I follow the same steps in the document. 1) Set the env variable kubectl set env daemonset aws-node -n kube-system AWS_VPC_K8S_CNI_CUSTOM_NETWORK_CFG=true. aws-node pods are restarted, running. 2) Created ENIConfig objects with same name as AZ(eu-west-1a, eu-west-1b, eu-west-1c) and without security groups. 3) I wanted to automatically label new nodes with ENIConfig object.

But when I set the following env variable kubectl set env daemonset aws-node -n kube-system ENI_CONFIG_LABEL_DEF=topology.kubernetes.io/zone the aws-node pods are restarted and failing with following error.

Warning  Unhealthy  23s   kubelet            Readiness probe failed: {"level":"info","ts":"2023-10-05T13:40:15.581Z","caller":"/root/sdk/go1.20.4/src/runtime/proc.go:250","msg":"timeout: failed to connect service \":50051\" within 5s"}
Warning  Unhealthy  13s   kubelet            Readiness probe failed: {"level":"info","ts":"2023-10-05T13:40:25.587Z","caller":"/root/sdk/go1.20.4/src/runtime/proc.go:250","msg":"timeout: failed to connect service \":50051\" within 5s"}
Warning  Unhealthy  3s    kubelet            Readiness probe failed: {"level":"info","ts":"2023-10-05T13:40:35.605Z","caller":"/root/sdk/go1.20.4/src/runtime/proc.go:250","msg":"timeout: failed to connect service \":50051\" within 5s"}

Can you please share some information? Am I missing something or any extra configuration is needed?

sjastis commented 5 months ago

Appreciate your feedback on how we can simplify default experience for IP address management in VPC CNI. Starting with VPC CNI v1.18, we support automatic subnet discovery and dynamic address allocation based on IP address utilization across available subnets.
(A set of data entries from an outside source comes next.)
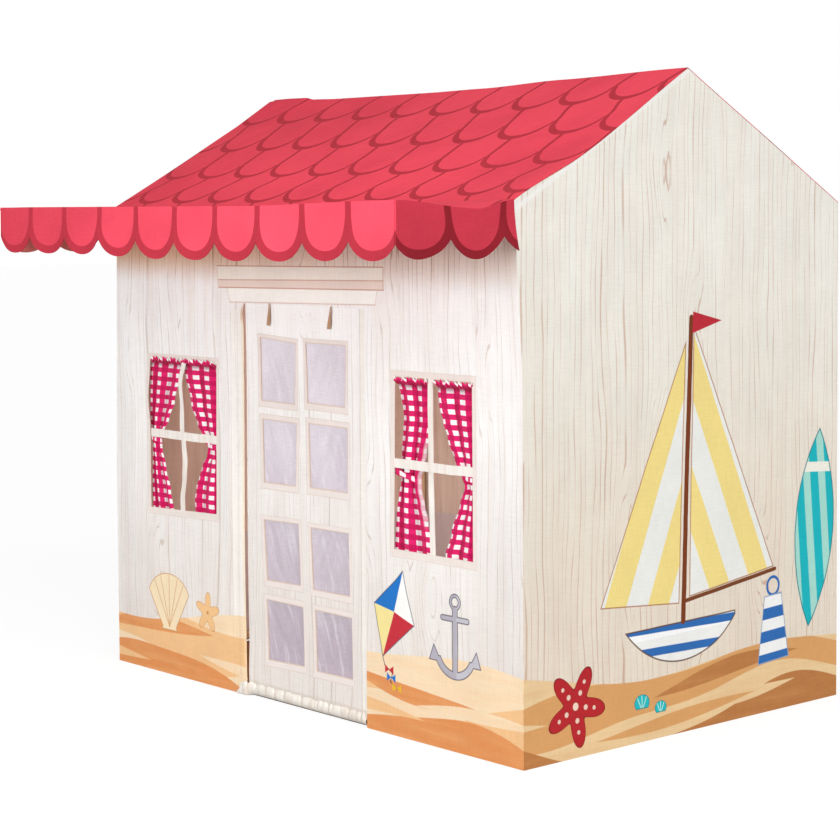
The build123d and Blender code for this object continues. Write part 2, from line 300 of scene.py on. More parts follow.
class Print(Nodes):
    """Draws a cloth's print, one shape over the other, on the point (across, up)."""

    def __init__(self, tree, point, colour):
        super().__init__(tree)
        self.point = point
        self.across, self.up, _ = self.split(point)
        self.colour = colour

    def disc(self, centre, radius):
        away = self.vector("DISTANCE", self.point, (*centre, 0), output=1)
        return self.math("SUBTRACT", away, radius)

    def oval(self, centre, wide, tall):
        offset = self.vector("SUBTRACT", self.point, (*centre, 0))
        round_offset = self.vector("MULTIPLY", offset, (1, wide / tall, 1))
        away = self.vector("LENGTH", round_offset, output=1)
        return self.math("SUBTRACT", away, wide / 2)

    def box(self, left, bottom, right, top):
        centre = ((left + right) / 2, (bottom + top) / 2, 0)
        offset = self.vector("ABSOLUTE", self.vector("SUBTRACT", self.point, centre))
        over = self.vector("SUBTRACT", offset, ((right - left) / 2, (top - bottom) / 2, 0))
        x, y, _ = self.split(over)
        return self.math("MAXIMUM", x, y)

    def half(self, start, end):
        """All that lies to the left of the line from start to end."""
        run = Vector(end) - Vector(start)
        away = Vector((run.y, -run.x)).normalized()
        along = self.vector("DOT_PRODUCT", self.point, (*away, 0), output=1)
        return self.math("SUBTRACT", along, away.dot(Vector(start)))

    def panel(self, *corners):
        """A shape with straight sides and corners named anticlockwise, none turning in."""
        ends = corners[1:] + corners[:1]
        return self.both(*[self.half(a, b) for a, b in zip(corners, ends)])

    def bar(self, start, end, width):
        run = Vector(end) - Vector(start)
        offset = self.vector("SUBTRACT", self.point, (*start, 0))
        along = self.vector("DOT_PRODUCT", offset, (*(run / run.length_squared), 0), output=1)
        along = self.add("ShaderNodeClamp", {0: along, 1: 0.0, 2: 1.0})
        nearest = self.add("ShaderNodeVectorMath", {0: (*run, 0), 3: along}, operation="SCALE")
        away = self.vector("DISTANCE", offset, nearest, output=1)
        return self.math("SUBTRACT", away, width / 2)

    def star(self, centre, radius, turn=0.0, arms=5):
        x, y, _ = self.split(self.vector("SUBTRACT", self.point, (*centre, 0)))
        angle = self.math("MULTIPLY_ADD", self.math("ARCTAN2", y, x), float(arms), turn)
        reach = self.math("MULTIPLY_ADD", self.math("COSINE", angle), radius * 0.27, radius * 0.67)
        away = self.vector("LENGTH", self.join(x, y), output=1)
        return self.math("SUBTRACT", away, reach)

    def stripes(self, toward, pitch, share, shift=0.0):
        """Parallel bands, a pitch apart in the given direction."""
        away = Vector(toward).normalized()
        along = self.vector("DOT_PRODUCT", self.point, (*away, 0), output=1)
        saw = self.math("PINGPONG", self.math("ADD", along, shift), pitch / 2)
        return self.math("SUBTRACT", saw, share * pitch / 2)

    def both(self, *shapes):
        joined = shapes[0]
        for shape in shapes[1:]:
            joined = self.math("MAXIMUM", joined, shape)
        return joined

    def either(self, *shapes):
        joined = shapes[0]
        for shape in shapes[1:]:
            joined = self.math("MINIMUM", joined, shape)
        return joined

    def rim(self, shape, width):
        return self.math("SUBTRACT", self.math("ABSOLUTE", shape), width / 2)

    def grow(self, shape, by):
        return self.math("SUBTRACT", shape, by)

    def mask(self, shape, soft=0.0008):
        return self.ramp(shape, soft, -soft)

    def paint(self, shape, colour, strength=1.0, soft=0.0008):
        mask = self.mask(shape, soft)
        if strength != 1.0:
            mask = self.math("MULTIPLY", mask, strength)
        self.colour = self.mix(mask, self.colour, ink(colour))


print("shapes:", [name for name in vars(Print) if not name.startswith("_")])

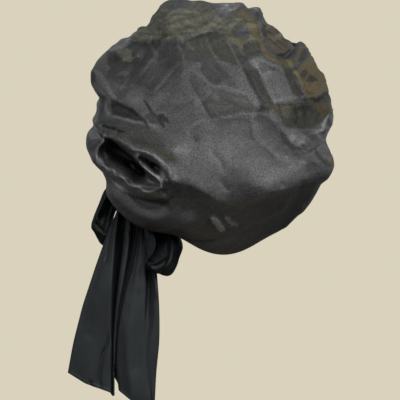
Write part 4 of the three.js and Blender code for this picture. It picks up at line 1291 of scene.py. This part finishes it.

To learn more, here is blog post : https://aws.amazon.com/blogs/containers/amazon-vpc-cni-introduces-enhanced-subnet-discovery/

For use cases that do not require running pods on a different subnet and using separate security groups, we believe the new feature ( also enabled by default) provides a more simpler experience. Check it out and let us know how we can improve the default experience further.